Simultaneously, the Palestinian leader sent a letter to US President Barack Obama, in which he reiterated the Palestinian demand for a peace agreement based on an independent Palestinian state within the June 1967 borders.

 

Abbas stressed in his letter that the American administration must pressure Israel to solve all the permanent agreement issues, adding that the settlements were an obstacle to the peace process.

 

The Palestinian president added in an interview to Egyptian media that the negotiations with Israel must be held based on the Arab peace initiative.

 

'No middle-ground solutions'

Meanwhile, a top Palestinian negotiator said that the Palestinians would reject any deal between Israel and the United States that would allow even limited Jewish settlement construction in the West Bank.

 

"There are no middle-ground solutions for the settlement issue: either settlement activity stops or it doesn't stop," Saeb Erekat told Voice of Palestine radio.

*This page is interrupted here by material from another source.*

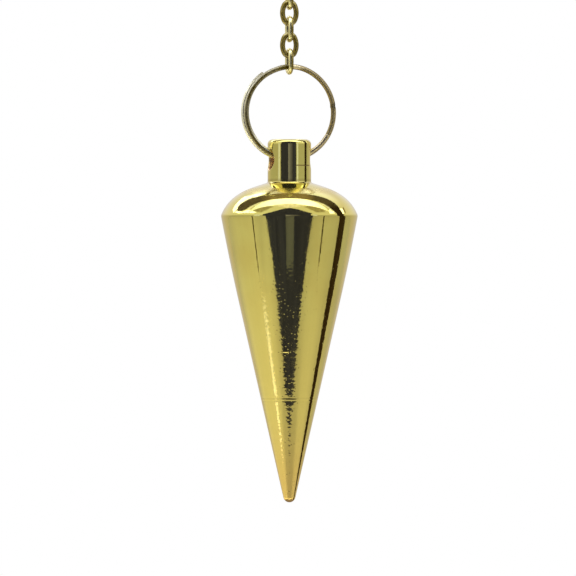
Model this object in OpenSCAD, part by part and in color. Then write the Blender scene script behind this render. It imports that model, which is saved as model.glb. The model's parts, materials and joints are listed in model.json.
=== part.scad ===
// Pendulum pendant: a turned drop that hangs from a split ring on a short stretch of chain.
// Millimetres, +Z up. The origin is the seat inside the top link, where the pendant is held.
// The split ring lies in the XZ plane and the drop's cross bore runs along X.

/* [Drop] */
// Largest diameter of the drop, at the edge between dome and cone
body_d = 16; // [12:0.5:24]
// Height of the cone, from that edge to the tip
cone_h = 33.5; // [24:0.5:50]
// How far the cone's straight side would overshoot the edge if it didn't bow in
cone_bow = 0.2; // [0:0.05:0.6]
// Height of the bowed stretch below the edge
bow_h = 10; // [4:0.5:16]
// Radius of the rounded tip
tip_r = 0.72; // [0.4:0.02:1.4]
// Height of the domed shoulder, from the edge to the neck
dome_h = 3.85; // [2.5:0.05:6]
// How far the middle of the dome's curve stands out from the straight line between its ends
dome_bulge = 0.84; // [0.4:0.02:1.3]
// How much fuller the dome's curve is towards the edge than towards the neck
dome_skew = 0.34; // [0:0.02:0.6]
// Diameter of the neck
neck_d = 5.08; // [4.4:0.02:7]
// Length of the neck above the dome
neck_h = 5.05; // [4.2:0.05:8]
// Radius of the rounded edge on the neck's top
neck_edge_r = 0.55; // [0.1:0.05:0.7]
// Length of the hollow bend at the neck's foot, along the neck and along the dome
neck_foot = 0.2; // [0.1:0.05:0.5]
// Height above the tip of the fine line turned round the cone
line_z = 12.2; // [6:0.2:20]
// Depth of that turned line
line_depth = 0.06; // [0.03:0.01:0.15]
// Width of that turned line
line_w = 0.24; // [0.12:0.02:0.5]

/* [Cross bore] */
// Diameter of the bore through the neck
bore_d = 2.28; // [2:0.02:3]
// Depth of the bore's centre below the top of the neck
bore_depth = 2.4; // [1.9:0.05:3.5]
// How far each mouth of the bore widens, out from the bore's wall
mouth_flare = 0.3; // [0.2:0.02:0.4]
// How deep into the neck that widening begins
mouth_depth = 0.48; // [0.3:0.02:0.6]

/* [Split ring] */
// Outside diameter of the split ring, over its back coil
ring_d = 11.44; // [9:0.02:18]
// Diameter of the ring's wire
ring_wire = 0.61; // [0.4:0.01:0.65]
// How much smaller the front coil's radius is than the back coil's
coil_step = 0.15; // [0:0.01:0.25]
// Gap between the two coils where they lie side by side
coil_gap = 0.03; // [0.02:0.01:0.25]
// Where the back coil ends, in degrees clockwise from the top as seen from the front
back_end = 326; // [300:1:335]
// Where the front coil ends, in degrees clockwise from the top as seen from the front
front_end = 120; // [60:1:150]
// Half the angle over which the wire crosses from one coil to the other
cross_half = 15; // [10:1:20]

/* [Chain] */
// Outside length of a link
link_length = 3.14; // [2.6:0.02:4]
// Outside width of a link
link_width = 2.26; // [2:0.02:2.8]
// Diameter of a link's wire
link_wire = 0.61; // [0.45:0.01:0.65]
// Radius of a link's end bends, as a share of half the width of its middle line
link_end_share = 0.84; // [0.75:0.01:0.98]
// Gap left between a link or the bore and what hangs in it
hang_gap = 0.03; // [0.02:0.01:0.06]

/* [Hidden] */
$fn = 64;
LINKS = 5;
BRASS = [0.78, 0.68, 0.36];
RING_BRASS = [0.60, 0.50, 0.30];
CHAIN_BRASS = [0.85, 0.74, 0.38];
DOME_STEPS = 18;
BOW_STEPS = 6;
EDGE_STEPS = 6;
TIP_STEPS = 10;
// How much wider than the wire the places where two of its bends meet are
JOINT_SHARE = 1.02;
// Length of such a place on a link, as a share of the wire
COLLAR_SHARE = 0.2;
// How many degrees a link's bends stop short of the middle of the collar that joins them
SHORT = 0.4;

// A link's middle line is an oval of four arcs: two end bends and two longer sides
end_top = (link_length - link_wire) / 2;
side_x = (link_width - link_wire) / 2;
end_r = side_x * link_end_share;
end_z = end_top - end_r;
side_r = (end_z * end_z + side_x * side_x - end_r * end_r) / (2 * (side_x - end_r));
side_half = atan2(end_z, side_r - side_x);

// Heights, from the origin in the top link down to the ring
link_pitch = 2 * end_top - link_wire - hang_gap;
top_link_z = link_wire / 2 - end_top;
bottom_wire_z = top_link_z - (LINKS - 1) * link_pitch - end_top;
back_r = (ring_d - ring_wire) / 2;
front_r = back_r - coil_step;
top_r = (front_r + back_r) / 2;
ring_z = bottom_wire_z + (link_wire + ring_wire) / 2 + hang_gap - top_r;
coil_y = sqrt(pow(ring_wire + coil_gap, 2) - coil_step * coil_step) / 2;

// The bore rests on the front coil's wire where its mouths begin to widen
neck_r = neck_d / 2;
bore_r = bore_d / 2;
flare_x = neck_r - mouth_depth;
seat_slope = asin(flare_x / front_r);
seat_wire_z = ring_z - front_r * cos(seat_slope);
wire_reach = bore_r - hang_gap - ring_wire / 2 / cos(seat_slope);
bore_z = seat_wire_z - sqrt(wire_reach * wire_reach - coil_y * coil_y);

// The bore's cutter runs out past the neck's sides
bore_end = neck_r + mouth_flare;
bore_end_r = bore_r + mouth_flare * (bore_end - flare_x) / mouth_depth;

// Heights along the drop
body_r = body_d / 2;
neck_top_z = bore_z + bore_depth;
dome_top_z = neck_top_z - neck_h;
edge_z = dome_top_z - dome_h;
tip_z = edge_z - cone_h;
tip_centre = [0, tip_z + tip_r];

// The straight line between the dome's ends, from the neck out to the edge
dome_start = [neck_r, dome_top_z];
chord = [body_r - neck_r, -dome_h];
chord_l = norm(chord);
foot_share = neck_foot / chord_l;

// The straight side of the cone touches the rounded tip
side_top = [body_r + cone_bow, edge_z] - tip_centre;
cone_half = atan2(side_top[0], side_top[1]) - asin(tip_r / norm(side_top));

function on_circle(centre, r, angle) = centre + r * [cos(angle), sin(angle)];

function arc(centre, r, from, to, steps) =
    [for (i = [0:steps]) on_circle(centre, r, from + (to - from) * i / steps)];

// A parabola in place of the corner between two lines
function bend(start, corner, end, steps) = [
    for (i = [0:steps])
        let (t = i / steps)
        start * pow(1 - t, 2) + corner * 2 * t * (1 - t) + end * t * t
];

// A point of the dome's curve, at a share of the way from the neck to the edge
function dome_point(share) =
    let (from_middle = 2 * share - 1)
    let (stand_out = dome_bulge * (1 - pow(from_middle, 2)) * (1 + dome_skew * from_middle))
    dome_start + chord * share + stand_out * [-chord[1], chord[0]] / chord_l;

// Radius of the cone at a depth below the edge
function cone_radius(depth) =
    body_r + cone_bow - depth * tan(cone_half)
    - cone_bow * pow(max(0, 1 - depth / bow_h), 2);

function cone_point(depth) = [cone_radius(depth), edge_z - depth];

function turned_line(depth) = [
    cone_point(depth - line_w / 2),
    cone_point(depth) - [line_depth, 0],
    cone_point(depth + line_w / 2)
];

// The drop's outline from the top of the neck to the tip, with the radius first
drop_outline = concat(
    [[0, neck_top_z]],
    arc([neck_r - neck_edge_r, neck_top_z - neck_edge_r], neck_edge_r, 90, 0, EDGE_STEPS),
    bend(dome_start + [0, neck_foot], dome_start, dome_point(foot_share), EDGE_STEPS),
    [for (i = [1:DOME_STEPS]) dome_point(foot_share + (1 - foot_share) * i / DOME_STEPS)],
    [for (i = [1:BOW_STEPS]) cone_point(bow_h * i / BOW_STEPS)],
    turned_line(cone_h - line_z),
    arc(tip_centre, tip_r, -cone_half, -90, TIP_STEPS)
);

// Half of the cross bore's outline along its axis, with the radius first
bore_outline = [
    [0, -bore_end],
    [bore_end_r, -bore_end],
    [bore_r, -flare_x],
    [bore_r, flare_x],
    [bore_end_r, bore_end],
    [0, bore_end]
];

module drop() {
    color(BRASS)
    difference() {
        rotate_extrude()
        polygon(drop_outline);

        translate([0, 0, bore_z])
        rotate([0, 90, 0])
        rotate_extrude()
        polygon(bore_outline);
    }
}

// A bent stretch of wire in the XY plane, about the origin
module wire_arc(wire, r, from, sweep) {
    rotate([0, 0, from])
    rotate_extrude(angle = sweep)
    translate([r, 0])
    circle(d = wire);
}

// One coil of the split ring, its ends given clockwise from the top
module coil(r, from, to) {
    wire_arc(ring_wire, r, 90 - to, to - from);
}

// The wire's slanting stretch over the top, from the front coil to the back coil
module crossing() {
    start = concat(on_circle([0, 0], front_r, 90 + cross_half), coil_y);
    end = concat(on_circle([0, 0], back_r, 90 - cross_half), -coil_y);
    span = end - start;
    half_l = norm(span) / 2;
    rise = top_r * (1 - cos(cross_half));
    bend_r = (half_l * half_l + rise * rise) / (2 * rise);
    bend_half = asin(half_l / bend_r);

    translate((start + end) / 2)
    rotate([0, -asin(span[2] / norm(span)), atan2(span[1], span[0])])
    translate([0, rise - bend_r, 0])
    wire_arc(ring_wire, bend_r, 90 - bend_half, 2 * bend_half);

    for (point = [start, end])
        translate(point)
        sphere(d = ring_wire * JOINT_SHARE);
}

module split_ring() {
    color(RING_BRASS)
    translate([0, 0, ring_z])
    rotate([90, 0, 0]) {
        translate([0, 0, coil_y])
        coil(front_r, front_end, 360 - cross_half);

        translate([0, 0, -coil_y])
        coil(back_r, cross_half, back_end);

        crossing();
    }
}

// The short collar along Z in which two bends of a link meet
module collar(wire) {
    cylinder(d = wire * JOINT_SHARE, h = wire * COLLAR_SHARE, center = true);
}

// Link number n counts up from the split ring, and every second link is turned a quarter turn
module link(n) {
    color(CHAIN_BRASS)
    translate([0, 0, top_link_z - (LINKS - n) * link_pitch])
    rotate([90, 0, n % 2 == 1 ? 90 : 0])
    for (end = [0, 1])
        rotate([0, 0, 180 * end]) {
            translate([0, end_z, 0])
            wire_arc(link_wire, end_r, side_half + SHORT, 180 - 2 * (side_half + SHORT));

            translate([side_x - side_r, 0, 0])
            wire_arc(link_wire, side_r, SHORT - side_half, 2 * (side_half - SHORT));

            for (turn = [side_half, 180 - side_half])
                translate(concat(on_circle([0, end_z], end_r, turn), 0))
                rotate([90, 0, turn])
                collar(link_wire);
        }
}

drop();
split_ring();
link(1);  // link_1
link(2);  // link_2
link(3);  // link_3
link(4);  // link_4
link(5);  // link_5
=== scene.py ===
# Looks of a pendulum pendant: a turned brass drop on a split ring and a short stretch of chain.
# Metres, +Z up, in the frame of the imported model, whose origin is the seat in the top link.
import json
import math

import bmesh
import bpy
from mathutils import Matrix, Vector


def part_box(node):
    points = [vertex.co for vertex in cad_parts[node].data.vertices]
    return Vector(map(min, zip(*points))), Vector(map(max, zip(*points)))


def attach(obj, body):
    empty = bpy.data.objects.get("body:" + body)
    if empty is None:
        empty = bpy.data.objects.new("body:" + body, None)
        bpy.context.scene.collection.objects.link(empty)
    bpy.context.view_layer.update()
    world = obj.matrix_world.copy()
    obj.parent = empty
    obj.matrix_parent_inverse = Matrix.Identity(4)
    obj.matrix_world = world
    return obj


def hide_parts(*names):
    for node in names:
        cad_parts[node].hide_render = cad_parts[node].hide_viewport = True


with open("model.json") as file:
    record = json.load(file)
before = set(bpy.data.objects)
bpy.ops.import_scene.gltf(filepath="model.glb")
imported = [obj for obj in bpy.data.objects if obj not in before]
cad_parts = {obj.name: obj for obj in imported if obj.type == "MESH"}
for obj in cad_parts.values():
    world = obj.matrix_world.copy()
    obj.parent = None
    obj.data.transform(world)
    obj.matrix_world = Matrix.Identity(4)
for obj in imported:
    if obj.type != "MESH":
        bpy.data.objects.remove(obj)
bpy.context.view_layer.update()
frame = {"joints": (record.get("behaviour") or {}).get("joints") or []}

MM = 0.001

# The camera stands a little above the level of the drop's middle, and to its left
CAMERA_AZIMUTH = -14.5
CAMERA_DISTANCE = 0.8
VIEW_HEIGHT = 67.3 * MM
AIM_Z = -35.0 * MM
AIM_LEFT = 0.16 * MM
SENSOR = 36.0
CLIP_START = 0.01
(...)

He added that Abbas had expressed that message his letter to Obama on Saturday.

 

Erekat was responding to reports that Israel and the United States were discussing a compromise that would allow some building in existing settlements under what Israel terms "natural growth" to accommodate expanding families.

 

A US official denied on Wednesday a report in an Israeli daily that the Obama administration agreed work could continue on 2,500 housing units whose construction had begun, despite its call for a total freeze to spur peace efforts.

 

The report followed talks in London last week between George Mitchell, Obama's special Middle East envoy, and Defense Minister Ehud Barak aimed at healing a rift over continued settlement activity.

  

The US State Department said Mitchell was expected in the region "soon" for talks with Israeli and Palestinian officials.

 

Barak has been seeking a deal with the United States that would include initial steps by Arab states to normalize relations with Israel in return for limiting settlement activity.